The Dielectric Constant of Formic, Acetic, and Propionic Acids, and the Electric Moment of Complex Molecules

Abstract

The temperature and pressure variation of the dielectric constant of formic and propionic acid vapors has been studied experimentally. The behavior is similar to that previously found for acetic acid. For formic acid it is possible to calculate from Coolidge's vapor density measurements the amount of association into double molecules, and to explain the apparent departures from Debye's theory in terms of such association. It is then seen that the apparently linear pressure curves can be explained by the compensation of several factors in the measurements. By assuming that the optical part of the polarization is doubled on association and taking this value from refractivity measurements, values for the electric moment of the single and double molecules of formic acid are obtained, 1.51×${10}^{-18\mathrm{}}$ and 0.99×${10}^{-18\mathrm{}}$ c.g.s.e.s.u., respectively. Although no reliable vapor density measurements exist for acetic acid it is assumed that the anomaly in this case also is due to association rather than to the previously suggested effect of vibrational quantization. The previous data are reinterpreted accordingly. By using the optical refractivity as before a value is obtained from the high temperature measurements for the electric moment of the single molecule of acetic acid, 1.73×${10}^{-18\mathrm{}}$; and similarly for propionic acid, 1.74×${10}^{-18\mathrm{}}$ c.g.s.e.s.u.
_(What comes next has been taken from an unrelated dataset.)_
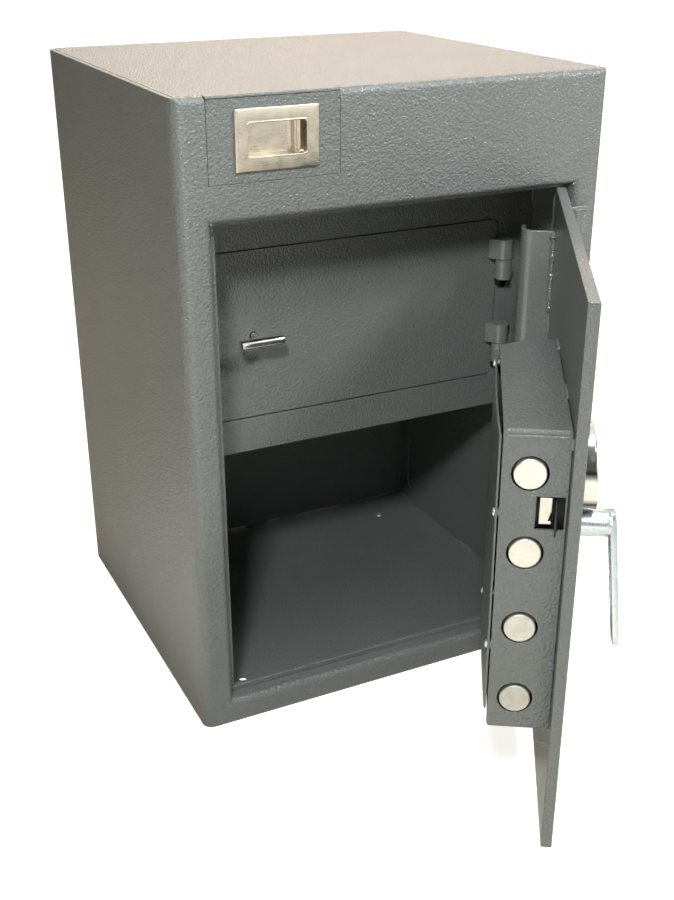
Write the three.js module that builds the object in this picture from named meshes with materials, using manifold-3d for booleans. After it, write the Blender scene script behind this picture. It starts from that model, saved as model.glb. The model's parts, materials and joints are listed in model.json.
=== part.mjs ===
import * as THREE from "three";
import { mergeVertices } from "three/addons/utils/BufferGeometryUtils.js";
import Module from "manifold-3d";

// Drop safe with a deposit drawer, in millimetres. Z is up, the front faces -Y, and the
// origin is the middle of the base. Inside the model y is counted from the front face.

const wasm = await Module();
wasm.setup();

// Body
const bodyWidth = 500;
const bodyHeight = 710;
const bodyDepth = 470;
const frontThick = 5;
const sideThick = 6;
const topThick = 6;
const floorThick = 6;
const backThick = 5;
const backInset = 29;
const rearReturn = 30;
const frontCorner = 12;
const rearCorner = 18;
const topCorner = 8;
const seam = 0.3;
const anchorHole = 12;
const anchorSide = 74;
const anchorFront = 70;
const anchorBack = 380;

// Main opening
const frontStrip = 35.5;
const openingBottom = 28;
const headHeight = 122;
const mouthRadius = 8;
const jambDepth = 20;
const lipThick = 6;
const lipReach = 9.3;
const lipReachEnd = 6.5;
const openingWidth = bodyWidth - 2 * frontStrip;
const openingTop = bodyHeight - headHeight;

// Main door, drawn shut and then swung open
const doorGap = 2.5;
const doorSill = 2;
const doorRecess = 6.4;
const doorThick = 10.8;
const doorSwing = 58;
const doorLeft = -openingWidth / 2 + doorGap;
const doorRight = openingWidth / 2 - doorGap;
const doorBottom = openingBottom + doorSill;
const doorTop = openingTop - doorSill;
const doorBack = doorRecess + doorThick;

// Main hinge
const hingeOut = 2;
const hingeForward = 7;
const barrelRadius = 6.5;
const pinRadius = 3;
const runGap = 0.3;
const hingeEnd = 24;
const hingeCap = 6;
const hingeBlockEnd = 20;
const hingeBlockThick = 11;
const knuckleRelief = 3.5;
const doorLeafWidth = 30;
const doorLeafThick = 4;
const leafClear = 2;
const knuckles = 7;
const hingeX = doorRight + hingeOut;
const hingeY = -hingeForward;
const hingeBottom = doorBottom + hingeEnd;
const hingeTop = doorTop - hingeEnd;

// Bolt box on the back of the door
const boxFace = 15.5;
const boxRise = 130;
const boxHeight = 307;
const boxDepth = 59.3;
const boxSheet = 2.5;
const boxSlopeStart = 232;
const boxSlopeMiddle = 259;
const boxSlopeEnd = 254;
const boxSlopeStep = 20;
const boxCutRise = 8;
const coverThick = 2;
const coverLift = 3.3;
const coverRise = 20;
const coverShort = 5;
const screwRadius = 2;
const screwHead = 4;
const screwHeadHeight = 2.2;
const screwLength = 12;
const screwInset = 7;
const screwFarInset = 15;
const screwEnd = 9;
const postRadius = 4.5;
const boltRadius = 14.5;
const boltEdge = 1;
const boltHoleGap = 2;
const boltLength = 86;
const boltCount = 4;
const boltRise = 33.5;
const boltHeadRoom = 40.4;
const boltSetback = 34.3;
const boltThrow = 22;
const carriageThick = 5;
const carriageWidth = 40;
const boxBottom = doorBottom + boxRise;
const boxTop = boxBottom + boxHeight;
const boxLeft = doorLeft + boxFace;
const boxBack = doorBack + boxDepth;
const coverFront = boxBack + coverLift;
const coverBack = coverFront + coverThick;
const coverBottom = boxBottom + coverRise;
const coverTop = boxTop - coverShort;
const boltFirst = boxBottom + boltRise;
const boltPitch = (boxHeight - boltRise - boltHeadRoom) / (boltCount - 1);
const boltY = doorBack + boltSetback;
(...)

The electric moment of complex molecules is then discussed with reference to directed valence and to internal free rotation around single bonds. The possibility of the importance of interaction between external rotation and internal free rotation is suggested. The question of the interpretation of measured electric moments is raised for the case where free rotation causes a time variation of electric moment. In this connection the experimental values of electric moment are discussed. The values of the electric moment of these acids indicate that the OH group is tightly bound as supposed by Eucken and Meyer. A structure for the double molecule of formic acid is suggested, with the four oxygen molecules at the corners of a rectangle, the planes of the two constituent single molecules at an angle of about 120°, and the OH groups bound tightly in positions of minimum potential energy. This structure does not seem to be inconsistent with the observed electric moment.